Adjustments, Repayment, and Ministry of Finance Oversight

The Act includes adjustment rules to prevent travel expenses from exceeding what the travel actually requires. Article 8 allows the head of each agency to withhold the part of travel expenses that would exceed actual expense or would not normally be necessary when, for example, the traveler receives travel expense support from someone other than the national government or special circumstances of the travel make full statutory payment excessive. The same article also allows special payment, after consultation with the Minister of Finance, when travel under the ordinary statutory amounts would be difficult because of special circumstances or the nature of the travel.

Article 10 deals with repayment. If a traveler or Travel Service Provider receives travel expenses or an equivalent amount in violation of the Act or orders under it, the Disbursing Officer or similar official must require repayment. For a traveler, the Act also allows the official to deduct the equivalent amount from later salary or travel-expense payments instead of using a separate repayment procedure, with the relevant salary categories prescribed by Ministry of Finance Ordinance.
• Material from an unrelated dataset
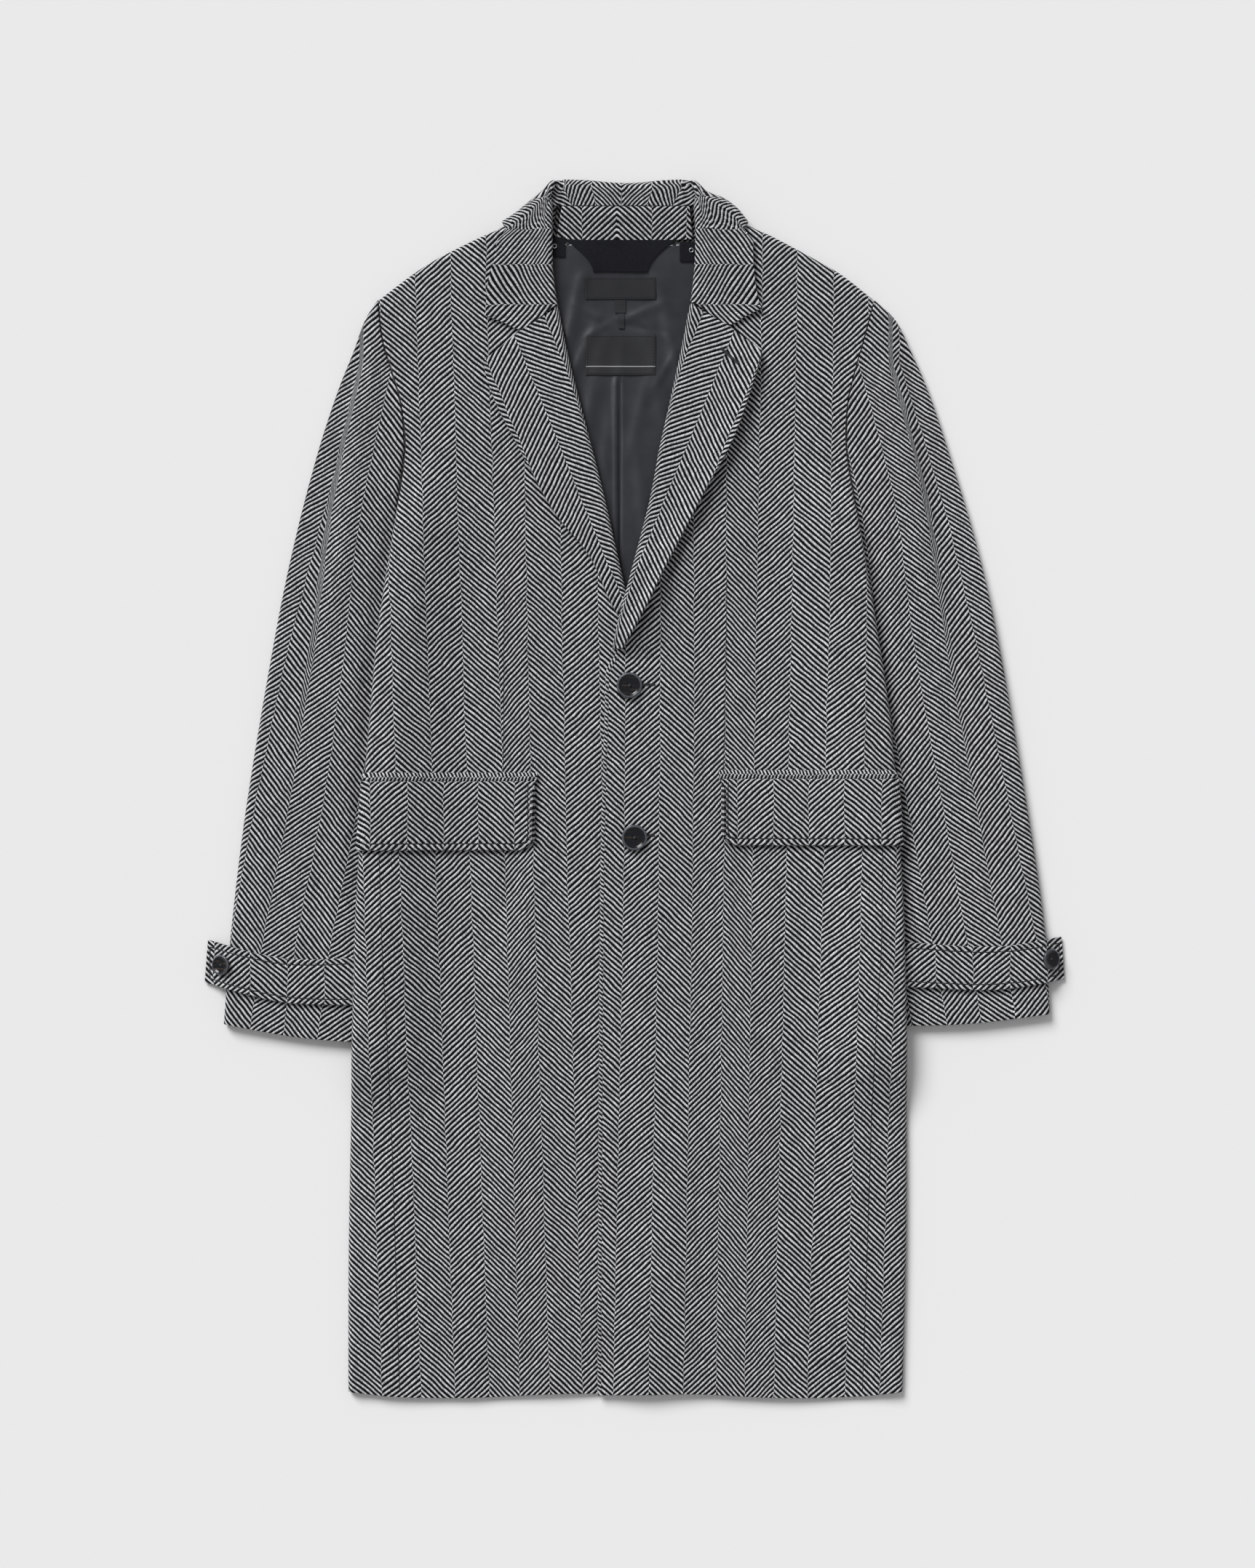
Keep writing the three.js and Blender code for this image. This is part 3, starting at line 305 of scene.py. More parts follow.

Finally, Article 11 gives the Minister of Finance oversight tools to secure proper implementation of the Act. The Minister may request materials or reports from agency heads about implementation, conduct on-site audits, or require necessary measures concerning implementation. Article 12 delegates detailed procedures and other necessary implementation matters to Ministry of Finance Ordinance. Taken together, these rules show that the Act is a payment framework, a budget-control framework, and an administrative oversight framework at the same time.